In some cases, the decision may even have triggered an about-face when it comes to using temps. Bill Dykes, HR director of Select Appointments, explains: “Big clients that use lots of temps for a significant amount of time are now looking if that is the way forward, and whether they need to have them at all.”
Sue Nickson, head of employment at law firm Hammonds, agrees. “Clients with a large amount of temps will definitely cut back from now on as one of the main advantages of taking them on in the first place has disappeared.”
Firms that use long-term temps now need to decide what practical steps to take. But do they bring the temps in as full-time staff, or maintain the status quo while keeping an eye out for potential hazards? Or even simply let the temps go, lose valuable skills and put themselves at risk of legal action?
Most likely the answer will be all three – and many more permutations besides. However, the key would seem to be to work with the change rather than fight against it.
The only problem is that this can only realistically be achieved by looking at the wider marketplace and assessing the potential dangers of using long-term temps. As this takes time, firms may need to consider a stop-gap policy that protects its interests until a coherent long-term strategy is formulated (see below).
In the long run, however, both firms and agencies will have to work together to deal with the new position. “It may be the case that agencies ask clients to look at what the best solution is while putting in place something that they don’t want – which is an employed status responsibility,” explains Dykes.
“It may also encourage some clients to review how they employ staff as some clients might be looking to contract out whole pieces of work, or contract all of a function.”
By taking measures like these, firms can avoid immediate danger with EATs.
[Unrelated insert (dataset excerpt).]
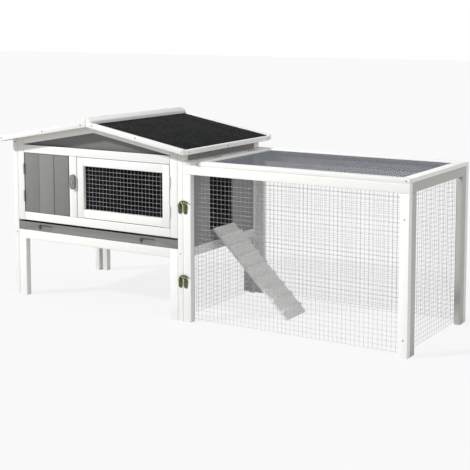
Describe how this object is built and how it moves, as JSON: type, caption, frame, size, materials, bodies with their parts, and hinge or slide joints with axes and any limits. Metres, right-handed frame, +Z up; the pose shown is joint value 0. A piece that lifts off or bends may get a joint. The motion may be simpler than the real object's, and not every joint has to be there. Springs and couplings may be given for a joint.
{
  "type": "rabbit hutch with run",
  "caption": "Raised painted-wood rabbit hutch with a solid door, a net door, a pull-out tray and a hinged felt roof, joined to a wire run with a lifting lid and a ramp.",
  "frame": {"origin": "middle of the overall footprint, on the ground", "axes": "+X from the hutch to the run, +Y from the front to the back, +Z up"},
  "size_m": [2.074, 0.737, 0.8724],
  "materials": {
    "white_paint": "white satin paint on softwood",
    "grey_paint": "grey satin paint on softwood",
    "bare_softwood": "bare",
    "roof_felt": "matte mineral bitumen felt",
    "galvanised_wire": "galvanised",
    "zinc_steel": "bright zinc",
    "white_metal": "painted over",
    "yellow_zinc": "yellow passivated"
  },
  "bodies": {
    "hutch_and_run": {"left_side_frame": "white_paint", "right_side_frame": "white_paint", "front_upper_frame": "white_paint", "front_lower_frame": "white_paint", "back_frame": "white_paint", "front_rafters": "white_paint", "back_rafters": "white_paint", "door_stops": "white_paint", "roof_right_frame": "white_paint", "ridge_board_right": "white_paint", "run_front_frame": "white_paint", "run_back_frame": "white_paint", "run_end_frame": "white_paint", "lid_fixed_rail": "white_paint", "left_side_boards": "grey_paint", "right_side_boards": "grey_paint", "back_boards": "grey_paint", "gable_boards": "grey_paint", "partition": "grey_paint", "tray_bearers": "bare_softwood", "roof_right_deck": "bare_softwood", "roof_right_felt": "roof_felt", "right_side_lower_net": "galvanised_wire", "run_front_net": "galvanised_wire", "run_back_net": "galvanised_wire", "run_end_net": "galvanised_wire", "grey_door_fixed_leaves": "zinc_steel", "lid_fixed_leaves": "zinc_steel", "ramp_fixed_leaves": "zinc_steel", "roof_fixed_leaves": "zinc_steel", "hinge_pins": "zinc_steel", "button_screw": "zinc_steel", "net_door_fixed_leaves": "white_metal", "latch_plates": "yellow_zinc", "latch_keepers": "yellow_zinc"},
    "grey_door": {"grey_door_boards": "grey_paint", "grey_door_battens": "grey_paint", "grey_door_leaves": "zinc_steel"},
    "net_door": {"net_door_frame": "white_paint", "net_door_net": "galvanised_wire", "net_door_leaves": "white_metal"},
    "button": {"turn_button": "grey_paint"},
    "tray": {"tray_front": "grey_paint", "tray_pan": "zinc_steel"},
    "roof_left": {"roof_left_frame": "white_paint", "roof_left_deck": "bare_softwood", "roof_left_felt": "roof_felt", "ridge_board_left": "white_paint", "roof_leaves": "zinc_steel"},
    "run_lid": {"lid_frame": "white_paint", "lid_net": "galvanised_wire", "lid_leaves": "zinc_steel"},
    "ramp": {"ramp_board": "white_paint", "ramp_cleats": "white_paint", "ramp_leaves": "zinc_steel"},
    "lever_front_high": {"latch_lever_front_high": "yellow_zinc"},
    "lever_front_low": {"latch_lever_front_low": "yellow_zinc"},
    "lever_back_high": {"latch_lever_back_high": "yellow_zinc"},
    "lever_back_low": {"latch_lever_back_low": "yellow_zinc"}
  },
  "joints": [
    {"name": "grey_door_hinge", "type": "hinge", "parent": "hutch_and_run", "child": "grey_door", "pos_m": [-0.9295, -0.3201, 0.545], "axis": [0, 0, -1], "range_deg": [0, 170]},
    {"name": "net_door_hinge", "type": "hinge", "parent": "hutch_and_run", "child": "net_door", "pos_m": [-0.0885, -0.3201, 0.545], "axis": [0, 0, 1], "range_deg": [0, 170]},
    {"name": "button_turn", "type": "hinge", "parent": "hutch_and_run", "child": "button", "pos_m": [-0.6285, -0.3233, 0.569], "axis": [0, 1, 0], "range_deg": [0, 90]},
    {"name": "tray_slide", "type": "slide", "parent": "hutch_and_run", "child": "tray", "axis": [0, -1, 0], "range_m": [0, 0.5]},
    {"name": "roof_hinge", "type": "hinge", "parent": "hutch_and_run", "child": "roof_left", "pos_m": [-0.509, 0, 0.8692], "axis": [0, 1, 0], "range_deg": [0, 100]},
    {"name": "lid_hinge", "type": "hinge", "parent": "hutch_and_run", "child": "run_lid", "pos_m": [0.028, 0, 0.7089], "axis": [0, -1, 0], "range_deg": [0, 95]},
    {"name": "ramp_hinge", "type": "hinge", "parent": "hutch_and_run", "child": "ramp", "pos_m": [-0.0228, 0, 0.3696], "axis": [0, -1, 0], "range_deg": [0, 60]},
    {"name": "lever_front_high_pivot", "type": "hinge", "parent": "hutch_and_run", "child": "lever_front_high", "pos_m": [-0.033, -0.32285, 0.508], "axis": [0, -1, 0], "range_deg": [0, 100]},
    {"name": "lever_front_low_pivot", "type": "hinge", "parent": "hutch_and_run", "child": "lever_front_low", "pos_m": [-0.033, -0.32285, 0.182], "axis": [0, -1, 0], "range_deg": [0, 100]},
    {"name": "lever_back_high_pivot", "type": "hinge", "parent": "hutch_and_run", "child": "lever_back_high", "pos_m": [-0.033, 0.32285, 0.508], "axis": [0, -1, 0], "range_deg": [0, 100]},
    {"name": "lever_back_low_pivot", "type": "hinge", "parent": "hutch_and_run", "child": "lever_back_low", "pos_m": [-0.033, 0.32285, 0.182], "axis": [0, -1, 0], "range_deg": [0, 100]}
  ]
}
However, for long-term safety most will have to make small but significant changes to internal processes surrounding discipline, illness and annual leave. If they do not, an EAT may well decide that a long-term temp is under the control of the firm and therefore an employee.
Elaine Aarons, employment partner at Eversheds, says: “Instead of a disciplinary process, firms could develop something that is far more like an audit where there is a completely different process for temps than full-time employees.”
The Office of National Statistics says there are 1.48 million temporary workers in the UK, and each one has the potential to cause problems if they are not handled correctly. With so much at stake it is vital that agencies and clients creatively deal with the changed circumstances for the welfare of everyone involved.
Nickson says: “It’s a big wake-up call for large users as they’ve had this uncertainty for six years and suddenly the legislation is not in favour of employers. It’ll be a big mistake to ignore the decision. It effectively said that in this situation, this is what’s going to happen.”
Stipulate the relationship before it is too late
Long-term measures are needed to cope with the effects of the Dacas case. These take time to create so firms need to put something in place that protects them now.
One option is to create a set of contracts that stipulate the precise nature of the triangular relationship. Line managers can then refer to the document and be more certain of their actions when they are dealing with temps and, hopefully, not cross the line.
As the courts will now be looking for evidence of an employer-employee relationship it may also be useful to creatively sidestep tricky issues like discipline, sickness and annual leave.
Elaine Aarons, employment partner at Eversheds, says: “Firms are going to have to try and clarify under a contract where people stand. At the same time, efforts need to be made to try and give as much flexibility to the end user as possible. This can include such things as creating some blue water between the end user and the individuals, through something simple like handing over management of the worker to the agency and creating a number of specified get-out clauses in the contract.
“The important part is to specify precisely who is responsible for the areas that an EAT will now look at,” Aarons says.